Do Centrali w Szczyrku wrócili już ratownicy Grupy Beskidzkiej GOPR, którzy nieśli pomoc na terenach Dolnego Śląska najbardziej dotkniętych powodzią.
18 ratowników Grupy Beskidzkiej GOPR (instruktorzy ratownictwa górskiego, starsi ratownicy, medycy oraz przewodnik psa) byli częścią ponad 80-osobowej ekipy ze wszystkich Grup Regionalnych GOPR-u, działającej na miejscu kataklizmu. Nieśli pomoc w miejscowościach Kłodzko, Żelazno, Trzebieszowice, Lądek-Zdrój, Stronie Śląskie i Bolesławiec.
– Zdjęcia i filmy nie oddają tego, co zobaczyliśmy na miejscu, ale pokazują, jak wielka i długofalowa pomoc będzie potrzebna mieszkańcom, w którą z pewnością będziemy się dalej angażować – podkreślają ratownicy Grupy Beskidzkiej GOPR.
Do zadań ratowników należało m.in. dotarcie do osób znajdujących się w trudno dostępnym, zagrożonym terenie i ich ewakuacja, dostarczenie im wody, żywności i leków, przeszukanie budynków mieszkalnych, pustostanów, brzegów rzek, wraków samochodów oraz udzielanie pomocy medycznej mieszkańcom, do których dojazd innych służb był utrudniony lub niemożliwy.

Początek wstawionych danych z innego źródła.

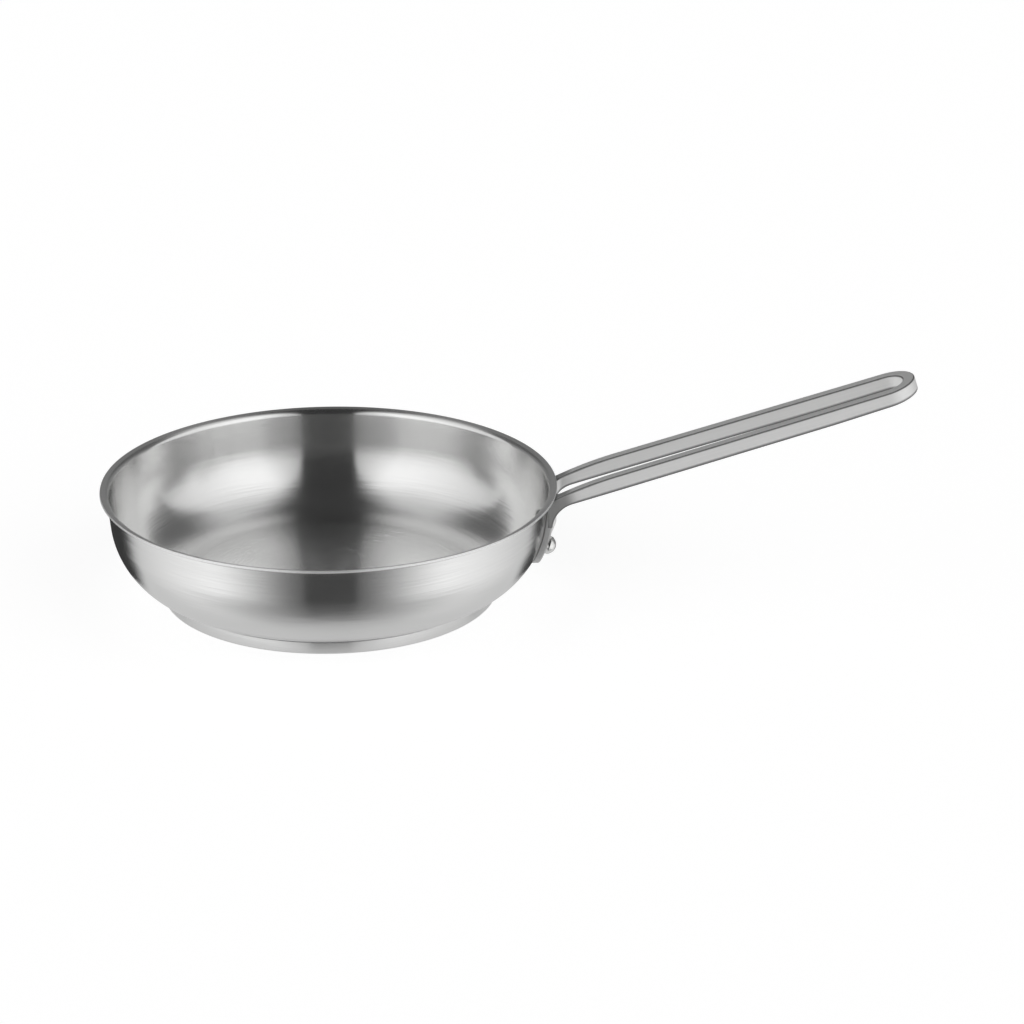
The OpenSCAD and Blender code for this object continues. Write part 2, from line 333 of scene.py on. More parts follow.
# merges doubles, turns the faces outwards and smooths the shading
def tidyMesh(mesh, distance):
    body = bmesh.new()
    body.from_mesh(mesh)
    bmesh.ops.remove_doubles(body, verts=body.verts, dist=distance)
    bmesh.ops.recalc_face_normals(body, faces=body.faces)
    for face in body.faces:
        face.smooth = True
    body.to_mesh(mesh)
    body.free()


def dress(piece, node):
    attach(piece, "root")
    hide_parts(node)
    print("piece:", piece.name, len(piece.data.polygons), "faces")


# turned piece from a section of (radius, height) points in millimetres
def turnedPiece(name, section, finish, steps, placing=None):
    mesh = bpy.data.meshes.new(name)
    points = [(p[0] * mm, 0, p[1] * mm) for p in section]
    mesh.from_pydata(points, [(i, i + 1) for i in range(len(points) - 1)], [])
    piece = bpy.data.objects.new(name, mesh)
    scene.collection.objects.link(piece)
    modifier = piece.modifiers.new("turning", "NODES")
    modifier.node_group = turning
    setInput(modifier, "Steps Round", steps)
    setInput(modifier, "Weld Distance", weld)
    setInput(modifier, "Finish", finish)
    bpy.context.view_layer.update()
    depsgraph = bpy.context.evaluated_depsgraph_get()
    solid = bpy.data.meshes.new_from_object(piece.evaluated_get(depsgraph), depsgraph=depsgraph)
    piece.modifiers.remove(modifier)
    piece.data = solid
    bpy.data.meshes.remove(mesh)
    solid.name = name
    tidyMesh(solid, weld)
    if placing is not None:
        solid.transform(placing)
    return piece


# from the middle of the underside out to the rim, and back along the inside
inside, insideHeight = side - sheet, baseHeight + sheet
shellSection = (
    run((0, baseHeight), (cornerCentre[0], baseHeight), pan["floorSteps"])
    + arc(cornerCentre, corner, -90, -cornerAngle, pan["cornerSteps"])[:-1]
    + arc(sideCentre, side, -cornerAngle, lean, pan["sideSteps"])[:-1]
    + run(sideCentre + side * neckWay, neckTop, pan["neckSteps"])
    + arc(lipCentre, lip, 180 + lean, 180 - turnOver, pan["lipSteps"])[:-1]
    + run(lipCentre + lip * edgeWay, edgeLow - rimEdge * edgeWay, pan["flatSteps"])
    + arc(edgeLow, rimEdge, -turnOver, 90 - turnOver, pan["edgeSteps"])
    + run(edgeLow + rimEdge * lipWay, edgeTop + rimEdge * lipWay, pan["edgeSteps"])[1:]
    + arc(edgeTop, rimEdge, 90 - turnOver, 180 - turnOver, pan["edgeSteps"])[:-1]
    + run(edgeTop + rimEdge * edgeWay, lipCentre + (lip + sheet) * edgeWay, pan["flatSteps"])
    + arc(lipCentre, lip + sheet, 180 - turnOver, 180 + lean, pan["lipSteps"])[:-1]
    + run(lipCentre - (lip + sheet) * neckWay, sideCentre + inside * neckWay, pan["neckSteps"])
    + arc(sideCentre, inside, lean, -cornerAngle, pan["sideSteps"])[:-1]
    + arc(cornerCentre, corner - sheet, -cornerAngle, -90, pan["innerCornerSteps"])[:-1]
    + run((cornerCentre[0], insideHeight), (0, insideHeight), 2 * pan["floorSteps"])
    + [(0, insideHeight)]
)
shell = turnedPiece("panShell", shellSection, shellFinish, pan["stepsRound"])
dress(shell, "pan_shell")

cap = {"sheet": 0.6, "edge": 1.2, "lip": 0.2, "bend": 0.1, "floorSteps": 10, "insideSteps": 6, "lipSteps": 4}
capRadius = pan["baseWidth"] / 2
capInside = capRadius - cap["sheet"]
capTop = capHeight - cap["lip"]
capSection = (
    run((0, 0), (capRadius - cap["edge"], 0), cap["floorSteps"])
    + arc((capRadius - cap["edge"], cap["edge"]), cap["edge"], -90, 0, cap["floorSteps"])
    + arc((capRadius - cap["lip"], capTop), cap["lip"], 0, 90, cap["lipSteps"])
    + arc((capInside + cap["lip"], capTop), cap["lip"], 90, 180, cap["lipSteps"])
    + [(capInside, cap["sheet"] + cap["bend"]), (capInside - cap["bend"], cap["sheet"])]
    + run((capInside - 2 * cap["bend"], cap["sheet"]), (0, cap["sheet"]), cap["insideSteps"])
    + [(0, cap["sheet"])]
)
baseCap = turnedPiece("baseCap", capSection, capFinish, pan["stepsRound"])
dress(baseCap, "base_cap")

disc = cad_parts["heat_disc"]
disc.data.materials.clear()
disc.data.materials.append(discFinish)


# lengths along the handle start where the middle of the legs meets the flange's outer face
handle = {
    "length": 197.4, "tilt": 17.8, "rootDrop": 3.4,
    "halfWidth": 17.6, "fullLength": 34, "tipRadius": 16, "taperEase": 10,
    "legThick": 6.4, "legHeight": 8.2, "tipHeight": 7.4, "thinLength": 45,
    "dip": 2.7, "dipLength": 34, "neckRadius": 15,
    "edge": 0.9, "rootEdge": 1.2, "rootEdgeLength": 38, "lowEdgeShare": 0.9,
    "flangeThick": 3.4, "flangeHalf": 23, "flangeLow": 21, "flangeTop": 43.5, "flangeCorner": 8.5,
    "flangeEdge": 0.8, "seatGap": 0.05, "flangeRimShare": 0.75,
    "shoulderInset": 0.2, "shoulderSoft": 1.0, "shoulderTuck": 0.05, "shoulderRise": 1, "shoulderNarrow": 0.6,
    "backDrop": 1.0, "leastFillet": 0.001, "bevelSpare": 20, "flangeTurnEnd": -8,
    "web": 1, "webTop": 56.0, "webRise": (36, 44), "webHalf": (12.5, 16),
    "slotFillet": 3.6, "ledgeFillet": 2.0, "rootBury": 0.8, "rootSpread": 1.4, "rootGap": 0.1, "rootStep": 0.03,
    # where the painted shade near the root and along the flange's rim fades, in millimetres
    "rootShade": (5, 14), "slotRootShare": 0.3, "flangeRimShade": (-2.5, -1.0),
    "cornerSteps": 6, "faceSteps": 6, "edgeSteps": 3, "buriedSteps": 2, "rootSteps": 32, "tipSteps": 30,
    "bevelSteps": 17, "straightSteps": 25, "flangeRows": 36, "flangeColumns": 25,
}
along = polar(handle["tilt"])
squareTo = np.array([-along[1], along[0]])
faceRadius = side + handle["seatGap"] + handle["flangeThick"]
rootPoint = np.array([sideCentre[0] + faceRadius, pan["height"] - handle["rootDrop"]])
halfLeg, halfHeight = handle["legThick"] / 2, handle["legHeight"] / 2
legMiddle = handle["halfWidth"] - halfLeg
tipX = handle["length"] - handle["tipRadius"]
tipMiddle = handle["tipRadius"] - halfLeg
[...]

Ratownicy poruszali się w zespołach, z których każdy był wyposażony w samochód terenowy (karetkę górską), quad oraz ponton. Dzięki temu możliwe było dotarcie do wielu miejsc, do których wcześniej pomoc docierała w ograniczonym stopniu. Ratownicy zostali również zadysponowani do zespołów działających z użyciem śmigłowców.